O descontentamento da comunidade sikh era esperado. Mas
não os eventos que levaram ao
cancelamento da sessão de "Behzti". Depois de alguns dias de manifestações pacíficas, cerca de 400
sikhs se reuniram em frente ao
Repertory Theatre, conhecido como Rep, no sábado passado, e iniciaram um protesto que terminou
em violência, choque com a polícia e danos à estrutura do teatro.
Quase mil espectadores tiveram
de deixar às pressas o local, embora ninguém tenha saído ferido.
Para aumentar a polêmica, a autora da peça contou que estava recebendo ameaças de morte e resolveu se esconder. Na segunda
passada, a direção do teatro suspendeu em definitivo a produção.
O anúncio proporcionou alívio
aos sikhs e ira aos defensores do
direito à liberdade de expressão.
"A peça reunia todos os elementos do diabo, como vício em drogas, estupro e assassinato e os situava dentro do lugar mais sagrado para os sikhs. Por isso não me
espantaram os protestos", diz Indarjit Singh, editor do jornal
"Sikh Messenger", defensor da
suspensão da peça.
Mas no meio artístico houve
uma forte reação contrária à suspensão. Mais de 700 artistas assinaram uma carta aberta em apoio
à escritora sikh."Acho que não há
justificativa plausível para o ocorrido.
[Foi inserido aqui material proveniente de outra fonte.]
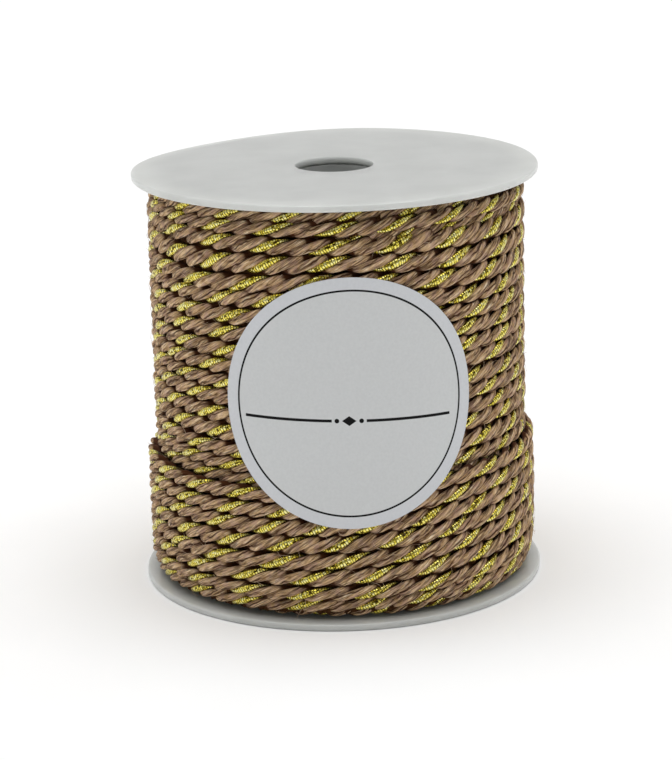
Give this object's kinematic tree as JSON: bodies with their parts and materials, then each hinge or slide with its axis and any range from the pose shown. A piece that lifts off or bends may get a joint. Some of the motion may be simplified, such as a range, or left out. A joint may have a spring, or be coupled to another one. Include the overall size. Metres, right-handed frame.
{
  "type": "twisted cord on a spool",
  "caption": "Three-ply twisted cord, two matt plies and one metallic ply, wound full on a flanged plastic spool with a round label.",
  "frame": {"origin": "on the spool's axis, level with the surface that the bottom flange stands on", "axes": "+Z along the spool's axis, up through the arbor hole; -Y towards the front, where the label is; +X to the right as seen from the front"},
  "size_m": [0.076, 0.076, 0.0788],
  "materials": {
    "twisted_cord": "matte",
    "milky_plastic": "satin",
    "label_paper": "matte"
  },
  "bodies": {
    "root": {"cord_winding": "twisted_cord", "top_flange": "milky_plastic", "bottom_flange": "milky_plastic", "barrel": "milky_plastic", "label": "label_paper"}
  },
  "joints": []
}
A peça foi suspensa sob intimidação, criando um precedente
muito sério de ameaça à liberdade
de expressão", afirma Barry Hugill, porta-voz da ONG Liberty.
Comparações
O caso do teatro Rep tem sido
comparado às ameaças de morte
sofridas pelo escritor anglo-indiano Salman Rushdie, cujo livro
"Versos Satânicos", do final dos
anos 1980, provocou a ira dos muçulmanos e a condenação do novelista à morte pelo aiatolá Khomeini (1900-1989), então líder religioso e dirigente máximo do Irã.
Mas o evento mais recente que
tem suscitado comparações é o
assassinato do cineasta holandês
Theo van Gogh, em novembro. O
diretor foi morto após o lançamento do filme "Submission",
que criticava o Alcorão e o tratamento às mulheres muçulmanas.
A reação violenta dos sikhs parece não ter relação com problemas de segregação e alienação da
comunidade no Reino Unido."Ao
contrário dos muçulmanos no
país, que têm um histórico de baixas conquistas, os sikhs têm sido
bem-sucedidos política, econômica e socialmente", diz Shamit
Saggar, professor da Universidade Sussex que estuda estatísticas
de diferentes etnias do país.
Resta, então, segundo analistas,
a explicação da sensibilidade religiosa. Esse fenômeno, segundo
Gurharpal Singh, professor de estudos inter-religiosos na Universidade Birmingham, é conseqüência de uma crescente politização das religiões.
"As religiões têm se tornado cada vez mais politizadas, usadas
para mobilização de votos e fins
políticos. O problema é que,
quando você dá à religião um caráter de espaço público, tem de se
abrir também às críticas públicas", afirma o especialista.